begin EXERCISE MATERIAL
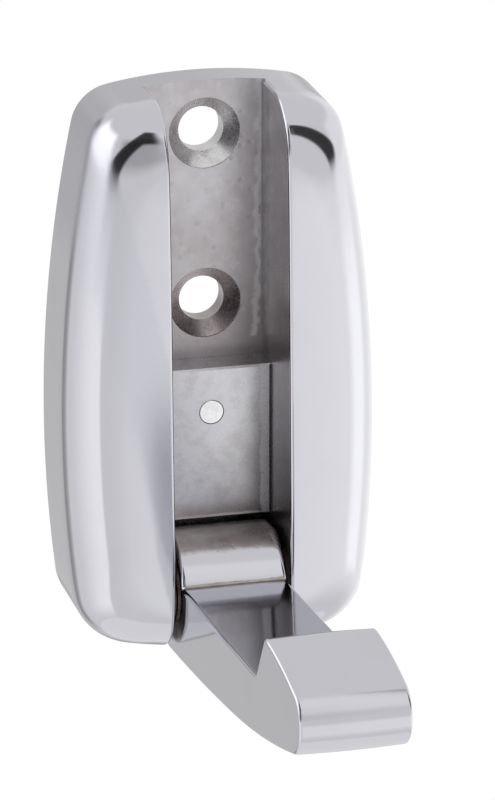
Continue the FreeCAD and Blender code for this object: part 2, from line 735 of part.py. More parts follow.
end EXERCISE MATERIAL
begin EXERCISE MATERIAL
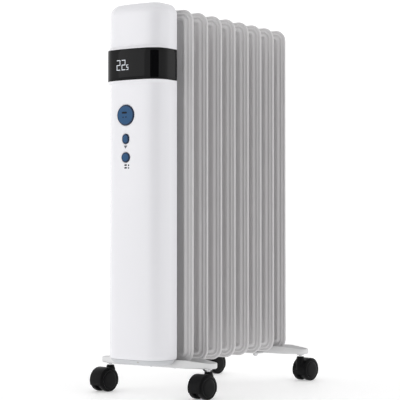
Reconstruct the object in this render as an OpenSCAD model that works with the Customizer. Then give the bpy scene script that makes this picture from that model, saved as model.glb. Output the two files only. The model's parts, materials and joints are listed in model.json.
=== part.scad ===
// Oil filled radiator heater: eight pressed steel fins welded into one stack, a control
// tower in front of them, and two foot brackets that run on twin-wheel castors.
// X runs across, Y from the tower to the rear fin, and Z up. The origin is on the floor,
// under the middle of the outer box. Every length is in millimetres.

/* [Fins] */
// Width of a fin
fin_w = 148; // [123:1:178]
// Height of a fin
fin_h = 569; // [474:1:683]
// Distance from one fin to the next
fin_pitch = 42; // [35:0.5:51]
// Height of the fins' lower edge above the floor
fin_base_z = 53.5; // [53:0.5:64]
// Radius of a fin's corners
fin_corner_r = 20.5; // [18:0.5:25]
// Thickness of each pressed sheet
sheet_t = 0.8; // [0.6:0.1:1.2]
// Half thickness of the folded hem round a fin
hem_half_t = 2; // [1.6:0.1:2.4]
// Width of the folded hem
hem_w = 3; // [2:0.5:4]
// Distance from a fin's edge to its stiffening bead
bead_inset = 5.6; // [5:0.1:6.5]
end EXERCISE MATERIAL
| WRITTEN REQUEST |
In the material above, how many lines hold the word "this"? Say only the number.

| WRITTEN ANSWER |
2